The customer had multiple systems with external DNS records and public IP addresses. We did not change the public DNS names for the critical systems. We did change the public IP addresses associated with the public DNS names, to point to the load balancer, which then pointed to the appropriate data center throughout the process. This setup enabled a gradual, flexible, and fully controlled transition to the new data center.
Our client wanted to reduce their servers’ power usage 40% by consolidating into a hyper-converged system. Other goals were to reduce floor space by 50%, and monthly recurring data center charges by 50%. We transitioned them to a new hardware stack (compute, storage, network, backup environment) in a Tier 4 data center, and saved them 50% percent on data center operation costs. Additionally, during the process we corrected issues associated with disaster recovery and business continuity, leaving the client’s operations more resilient, affordable, and more secure.

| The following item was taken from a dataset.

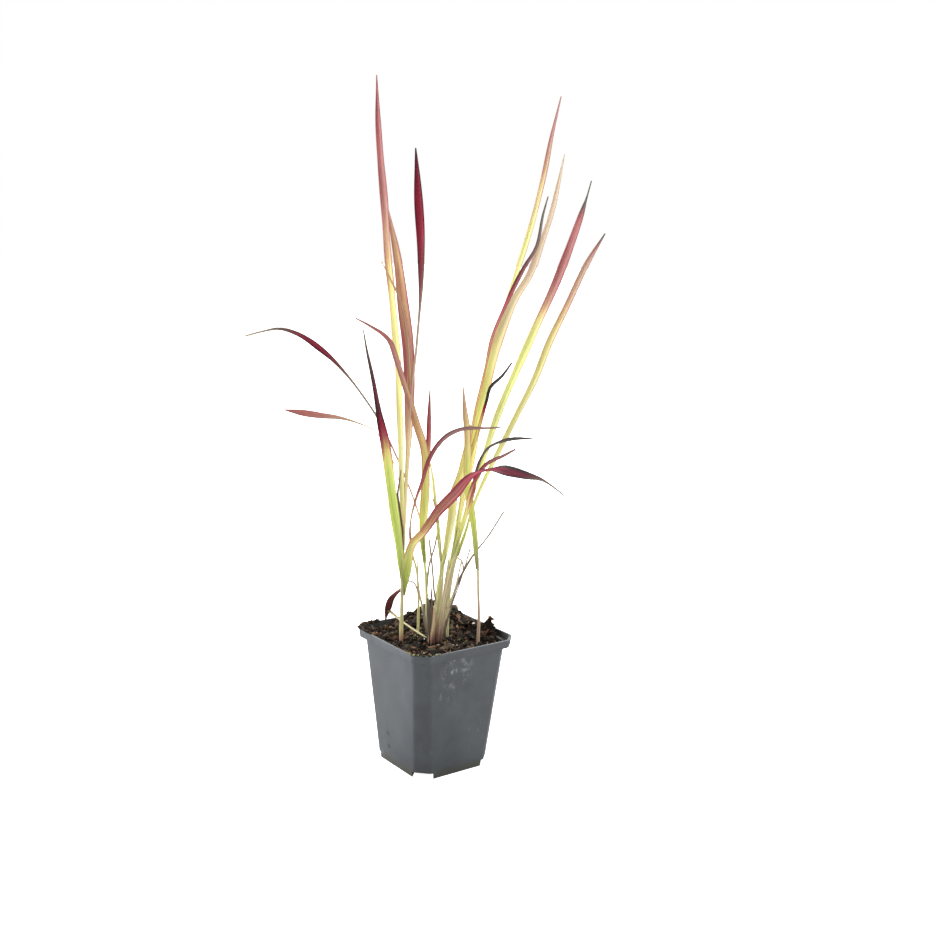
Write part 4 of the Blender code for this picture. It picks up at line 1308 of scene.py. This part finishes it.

Appendix: Data Center Classifications
Tier IV (Best)
Tier IV data centers have redundancies for every process and data protection stream. No single outage or error can shut down the system. To keep Tier IV ranking, data centers must have 99.995% minimum uptime per year. They come equipped with 2N+1 infrastructure (two times the amount required for operation plus a backup), which is considered “fully redundant.”
Tier III (Average)
N+1 (the amount required for operation plus a backup) fault tolerance, which means a Tier III facility can undergo routine maintenance without a hiccup in operations. 99.982% minimum uptime per annum, used for maintenance and overwhelming emergencies.
Tier II (Minimal)
99.749% minimum uptime. Tier II facilities have considerably more downtime than Tier III facilities, primarily because Tier II facilities have less redundancy. They do however have partial cooling redundancy and multiple power redundancies.
Tier I (Basic, Cheapest)
99.671% minimum uptime, with 28.8 hours of downtime each year.